Globally investors are fleeing risky assets fearing a growth slowdown. “The broad risk aversion is hurting. There were bids from oil firms as oil prices are also lower while goldies also bought,” said Vikas Babu Chittiprolu, a forex dealer with Andhra Bank.

Oil companies are the largest buyers of dollars in the domestic currency market as India imports nearly two-thirds of its oil needs. Brent crude was hovering around $90 a barrel, up slightly from an 18-month low hit on Thursday.

Andrew Middleton/Flickr
Traders have not spot intervention from the Reserve Bank of India so far, but most expect the central bank to step up dollar sales if the rupee crosses the 57 mark.

The RBI was suspected to have sold dollars on Thursday, though the actions were described by traders as “mild.”

“The USD is strong across the board. I think at the higher levels exporters are unwinding their positions partially,”  Uday Bhatt, a forex dealer with state-run UCO Bank told Reuters.

The partially convertible rupee was at 56.96/97 per dollar, after hitting a record low of 56.97, and down nearly 1.2 percent from its Thursday’s close of 56.30/31.

The past couple of sessions have resembled developments in May, when the rupee tumbled to a string of record lows, as renewed global risk aversion exposed India’s fiscal and economic challenges.

But why is the currency jumping off a cliff right now?
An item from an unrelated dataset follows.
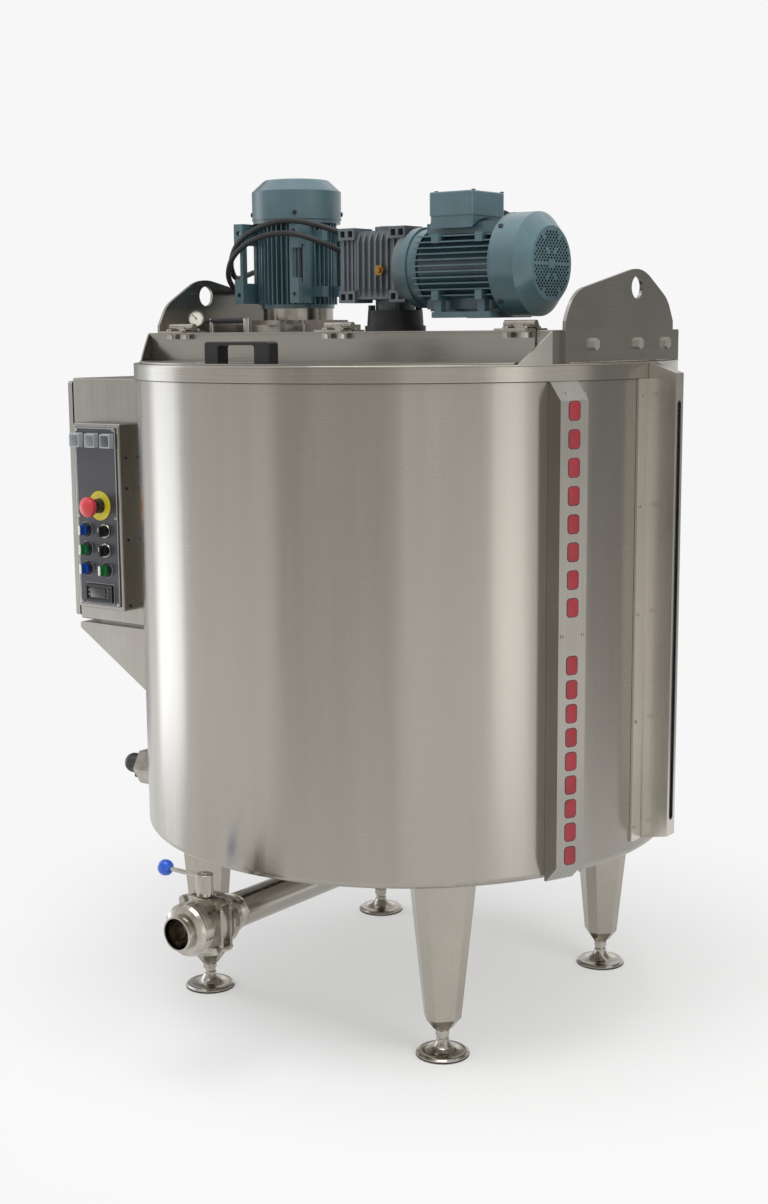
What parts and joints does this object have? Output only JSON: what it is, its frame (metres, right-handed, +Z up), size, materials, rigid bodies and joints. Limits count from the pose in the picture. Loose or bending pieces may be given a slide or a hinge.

To be sure, nothing has really changed in the past few weeks for the rupee to take such a deep dive. The usual reasons cited — India’s high current account deficit, high fiscal deficit, slowing economy, rising inflation— are facts we’ve been aware of for some time now. Fears of Greece also can’t explain why the currency has been one of the worst performing ones in the Asian region.

Indeed, if we were to assume that the Indian economy’s shaky fundamentals are to blame for the rupee’s troubles, how is it that the US dollar, which has an even shakier economy behind it, is gaining against several major currencies?

Consider these facts: The sluggish US economy is expected to grow just a little over 2 percent in 2012. However, in the absence of Congress action, automatic spending cuts and the end of Bush-era tax cuts in 2013 could tip the economy back into recession, according to some experts.

The government is also far from putting its fiscal house in order. Its outstanding public debt currently is just slightly above 100 percent of GDP, while its federal deficit (the gap between government revenues and expenditure) for fiscal 2012 totalled $1.2 trillion — equivalent to 8.7 percent of GDP.

Its current account deficit — the combined balances on trade in goods and services, income and net unilateral current transfers  – hit $473 billion in 2011, equivalent to 3.2 percent of GDP.

In comparison, India’s GDP is expected to grow by around 6-6.5 percent, while its public debt -to-GDP ratio was a far lower 66 percent in 2010-2011. The combined fiscal deficit (states and Centre) has also remained around 8-9 percent over the past few years.

Given that India’s economic metrics are relatively better than those of the US, why is the dollar galloping against the rupee?

Simple. The greenback continues to be perceived as a safe haven. The only safe haven, in fact, for investors right now in the currently highly troubled economic environment. The other traditional safe haven, gold, has fallen 12 percent since February.

Given the deepening eurozone crisis, there’s growing speculation about what the future of the Europe’s common currency will be. And that has led investors to dump ‘riskier’ emerging market assets in favour of safe havens like the dollar.

That’s strange, really. Because it’s possible to argue that the economic risks are currently much higher in the developed world. In fact, the two biggest risks to the global economy over the past five years — the credit crisis of 2008 and the ongoing eurozone sovereign debt crisis — have both sprung from developed economies.

The only thing that really shows the US economy in far better light that India’s is its dynamic pro-business environment. Maybe, this is what the Indian government needs to fix.

Even so, while there are a host of reasons that can justify the rupee’s gradual decline, there are none to justify a 7 percent fall in one month. Given that financial markets have a tendency to overshoot when they move either up or down, it’s likely the rupee’s recent correction is a bit overdone. Is it time for a rebound?